Transcribe only the lines from the line with "clevis_body(head)" through the line with "obj.parent = None", exactly, counting both of those lines as part of the stretch.

Modeling code records:
** Start **

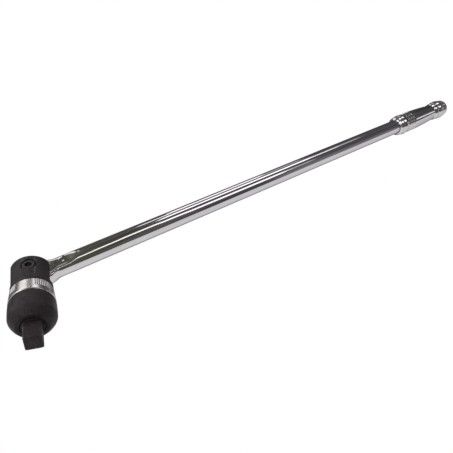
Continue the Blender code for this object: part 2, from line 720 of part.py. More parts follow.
def pawl(side, word, frame):
    """A pawl about its pin: the forward one is in mesh at rest, the reverse one lifted."""
    pin = Vector(polar(PAWL_PIN_AT, PAWL_PIN_ANGLE))
    outline = pawl_points(pin)
    if side < 0:
        swung = Matrix.Rotation(-PAWL_LIFT, 2)
        outline = [swung @ point for point in outline]
        outline = [Vector((point.x, -point.y)) for point in outline]
    name = word + "_pawl"
    at = (pin.x, side * pin.y, 0.0)
    made = place(name, prism_mesh(name, outline, PAWL_TOP, PAWL_END), hardened_steel(), frame, at)
    drill(made, "cut_bore_" + word, PAWL_PIN_R + 0.2 * MM, PAWL_TOP - MM, PAWL_END + MM, at[:2], sides=16)
    return made


def pawl_pin(side, word, frame):
    x, y = polar(PAWL_PIN_AT, side * PAWL_PIN_ANGLE)
    edge = 0.25 * MM
    top, end = 31.6 * MM, 42.7 * MM
    points = [(top, 0.0), (top, PAWL_PIN_R - edge), (top + edge, PAWL_PIN_R)]
    points += [(end - edge, PAWL_PIN_R), (end, PAWL_PIN_R - edge), (end, 0.0)]
    name = word + "_pawl_pin"
    return place(name, lathe_mesh(name, points, 16), bright_steel(), frame, (x, y, 0.0))


def pawl_spring(side, word, frame):
    """Torsion coil round the pin, between the stem and the pawl."""
    x, y = polar(PAWL_PIN_AT, side * PAWL_PIN_ANGLE)
    return coil(
        word + "_pawl_spring", spring_steel(), frame, 1.85 * MM, 0.18 * MM,
        34.2 * MM, 35.45 * MM, 2, (x, y, 0.0), (0.0, 0.0, 0.0),
    )


def bearings(frame):
    """Thrust washers above the gear and below the flange, the neck's bush and its seal."""
    upper = ring_plate_mesh("upper_thrust_washer", JOURNAL_R + 0.3 * MM, 8.4 * MM, 34.25 * MM, 0.5 * MM)
    lower = ring_plate_mesh("lower_thrust_washer", NECK_R + 0.3 * MM, 11.9 * MM, 44.4 * MM, 0.55 * MM)
    bush = ring_plate_mesh("drive_bush", NECK_R + 0.2 * MM, NECK_HOLE_R - 0.2 * MM, 45.2 * MM, 1.9 * MM)
    seal = ring_plate_mesh("neck_seal", NECK_R + 0.25 * MM, NECK_HOLE_R - 0.2 * MM, 47.3 * MM, 0.8 * MM)
    for mesh, material in ((upper, bronze()), (lower, bronze()), (bush, bronze()), (seal, black_rubber())):
        place(mesh.name, mesh, material, frame)


# ---------------------------------------------------------------- assembly

def build():
    clear_scene()
    drive_way = Vector((cos(-FLEX_REST), sin(-FLEX_REST), 0.0))
    hinge = -DRIVE_LENGTH * drive_way
    head_turn = Matrix((Vector((0, 0, 1)), drive_way.cross(Vector((0, 0, 1))), drive_way)).transposed()
    handle_turn = Matrix(((0, 0, 1), (0, -1, 0), (1, 0, 0))).transposed()
    head = frame_empty("head_frame", hinge, head_turn.to_euler())
    handle = frame_empty("handle_frame", hinge, handle_turn.to_euler())

    handle_bar(handle)
    grip_sleeve(handle)
    grip_end_plug(handle)

    clevis_body(head)
    pivot_screw(head)
    hinge_washers(head)
    reversing_ring(head)
    ring_detent(head)
    lower_housing(head)
    housing_snap_ring(head)
    drive_spindle(head)
    socket_detent(head)
    for side, word in ((1, "forward"), (-1, "reverse")):
        pawl(side, word, head)
        pawl_pin(side, word, head)
        pawl_spring(side, word, head)
    bearings(head)


build()
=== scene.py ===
"""Looks of the flex-head ratcheting breaker bar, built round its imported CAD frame."""
from math import cos, pi, radians, sin, sqrt

import bmesh
import bpy
from mathutils import Matrix, Vector


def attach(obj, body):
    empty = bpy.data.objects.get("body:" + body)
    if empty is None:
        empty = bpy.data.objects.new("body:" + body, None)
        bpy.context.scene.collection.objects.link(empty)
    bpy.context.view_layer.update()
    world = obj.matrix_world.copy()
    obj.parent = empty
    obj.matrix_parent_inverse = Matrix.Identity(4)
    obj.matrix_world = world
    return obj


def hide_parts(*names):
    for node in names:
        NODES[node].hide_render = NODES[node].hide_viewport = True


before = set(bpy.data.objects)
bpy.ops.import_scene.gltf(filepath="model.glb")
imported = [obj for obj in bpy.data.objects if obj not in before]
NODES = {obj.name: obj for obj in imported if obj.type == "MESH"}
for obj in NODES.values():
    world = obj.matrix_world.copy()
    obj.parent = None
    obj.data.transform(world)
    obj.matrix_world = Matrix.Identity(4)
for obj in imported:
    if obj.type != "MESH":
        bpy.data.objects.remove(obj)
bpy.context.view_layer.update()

MM = 0.001

# Places of the two halves, as the CAD has them
FLEX_REST = radians(112.0)
DRIVE_LENGTH = 64.0 * MM
DRIVE_WAY = Vector((cos(-FLEX_REST), sin(-FLEX_REST), 0.0))
HINGE = -DRIVE_LENGTH * DRIVE_WAY
UP = Vector((0.0, 0.0, 1.0))


def axes_matrix(x, y, z, origin):
    turn = Matrix((x, y, z)).transposed().to_4x4()
    return Matrix.Translation(origin) @ turn


HEAD = axes_matrix(UP, DRIVE_WAY.cross(UP), DRIVE_WAY, HINGE)
HANDLE = axes_matrix(UP, Vector((0.0, -1.0, 0.0)), Vector((1.0, 0.0, 0.0)), HINGE)
ACROSS = Matrix.Rotation(0.5 * pi, 4, "Y")


# ---------------------------------------------------------------- material nodes

class Shader:
    """A material under construction, with short ways to add and join its nodes."""

    def __init__(self, name):
        self.material = bpy.data.materials.new(name)
        self.material.use_nodes = True
        self.tree = self.material.node_tree
        self.bsdf = self.tree.nodes["Principled BSDF"]
        self.coords = self.tree.nodes.new("ShaderNodeTexCoord").outputs["Object"]

    def node(self, kind, links=None, **values):
        made = self.tree.nodes.new(kind)
        for key, value in values.items():
            setattr(made, key, value)
        for socket, source in (links or {}).items():
            if hasattr(source, "is_output"):
                self.tree.links.new(source, made.inputs[socket])
            else:
                made.inputs[socket].default_value = source
        return made

    def set(self, **values):
        for key, value in values.items():
            socket = self.bsdf.inputs[key.replace("_", " ")]
            if hasattr(value, "is_output"):
                self.tree.links.new(value, socket)
            else:
                socket.default_value = value

    def stretched(self, scale):
        return self.node("ShaderNodeMapping", {"Vector": self.coords, "Scale": scale}).outputs["Vector"]

    def noise(self, scale, detail=4.0, rough=0.55, vector=None):
        links = {"Vector": vector or self.coords, "Scale": scale, "Detail": detail, "Roughness": rough}
        return self.node("ShaderNodeTexNoise", links).outputs["Fac"]

    def ramp(self, source, low, high, start, stop):
        links = {"Value": source, "From Min": low, "From Max": high, "To Min": start, "To Max": stop}
        return self.node("ShaderNodeMapRange", links).outputs["Result"]

    def mix_color(self, factor, first, second):
        made = self.node("ShaderNodeMix", data_type="RGBA")
        for index, value in ((0, factor), (6, first), (7, second)):
            if hasattr(value, "is_output"):
                self.tree.links.new(value, made.inputs[index])
            else:
                made.inputs[index].default_value = value if index == 0 else (*value, 1.0)
        return made.outputs[2]

    def math(self, operation, first, second):
        made = self.node("ShaderNodeMath", operation=operation)
        for index, value in enumerate((first, second)):
            if hasattr(value, "is_output"):
                self.tree.links.new(value, made.inputs[index])
            else:
                made.inputs[index].default_value = value
        return made.outputs[0]

    def bump(self, height, strength, distance, normal=None):
        links = {"Height": height, "Strength": strength, "Distance": distance}
        if normal:
            links["Normal"] = normal
        return self.node("ShaderNodeBump", links).outputs["Normal"]

    def cavities(self):
        """Near 0 in corners, 0.5 on open surfaces, 1 on edges."""
        return self.node("ShaderNodeNewGeometry").outputs["Pointiness"]


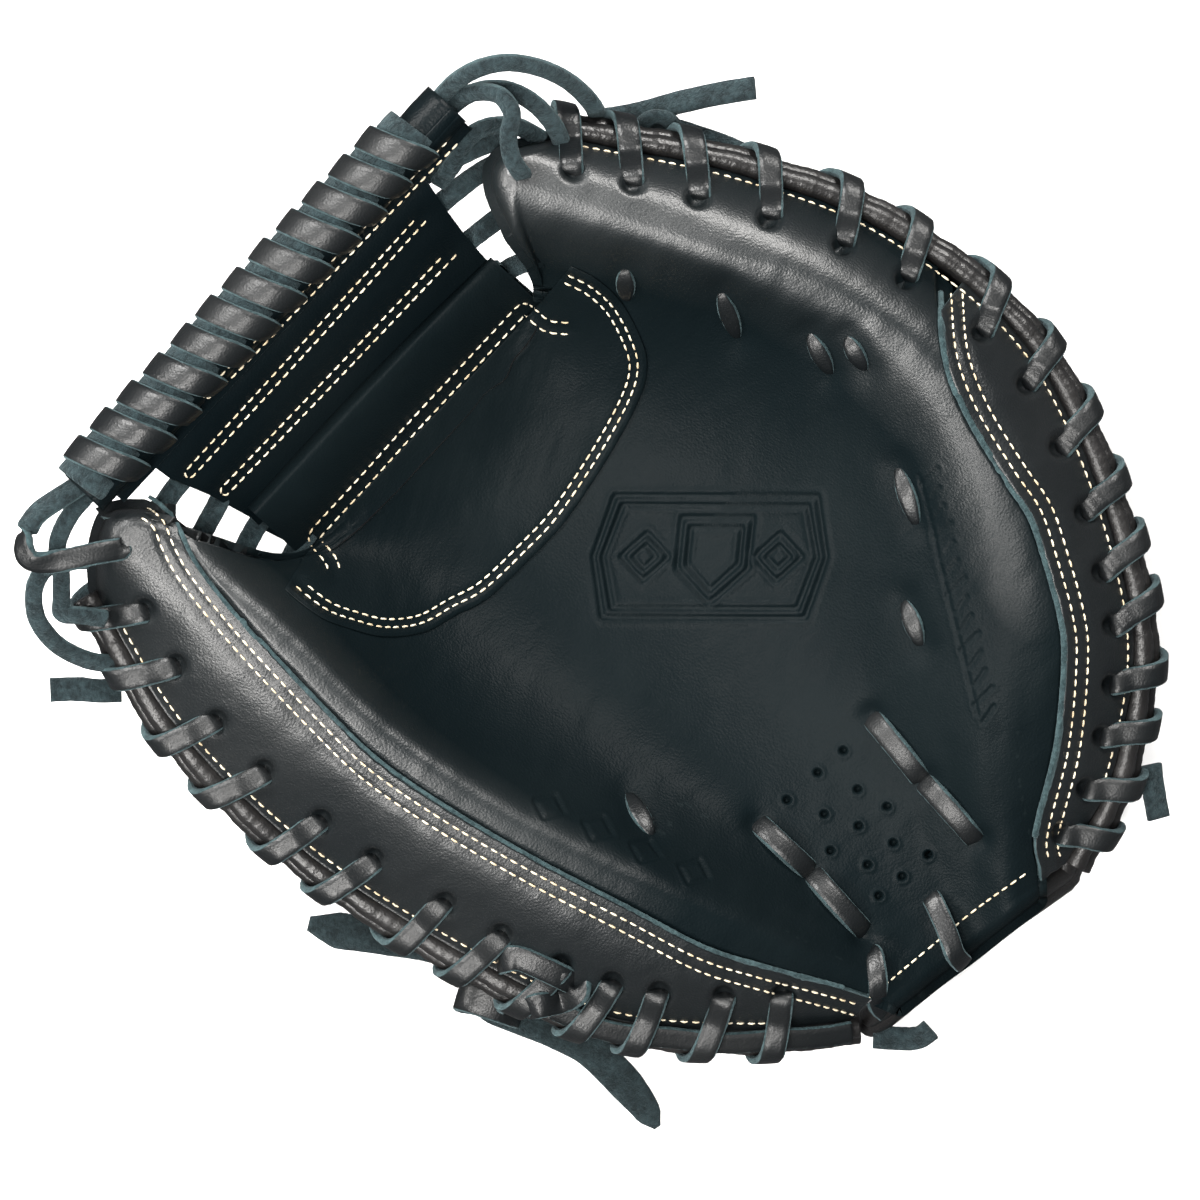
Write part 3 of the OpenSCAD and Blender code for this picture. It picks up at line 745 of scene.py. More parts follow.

** End **

THE ANSWER »
    clevis_body(head)
    pivot_screw(head)
    hinge_washers(head)
    reversing_ring(head)
    ring_detent(head)
    lower_housing(head)
    housing_snap_ring(head)
    drive_spindle(head)
    socket_detent(head)
    for side, word in ((1, "forward"), (-1, "reverse")):
        pawl(side, word, head)
        pawl_pin(side, word, head)
        pawl_spring(side, word, head)
    bearings(head)


build()
=== scene.py ===
"""Looks of the flex-head ratcheting breaker bar, built round its imported CAD frame."""
from math import cos, pi, radians, sin, sqrt

import bmesh
import bpy
from mathutils import Matrix, Vector


def attach(obj, body):
    empty = bpy.data.objects.get("body:" + body)
    if empty is None:
        empty = bpy.data.objects.new("body:" + body, None)
        bpy.context.scene.collection.objects.link(empty)
    bpy.context.view_layer.update()
    world = obj.matrix_world.copy()
    obj.parent = empty
    obj.matrix_parent_inverse = Matrix.Identity(4)
    obj.matrix_world = world
    return obj


def hide_parts(*names):
    for node in names:
        NODES[node].hide_render = NODES[node].hide_viewport = True


before = set(bpy.data.objects)
bpy.ops.import_scene.gltf(filepath="model.glb")
imported = [obj for obj in bpy.data.objects if obj not in before]
NODES = {obj.name: obj for obj in imported if obj.type == "MESH"}
for obj in NODES.values():
    world = obj.matrix_world.copy()
    obj.parent = None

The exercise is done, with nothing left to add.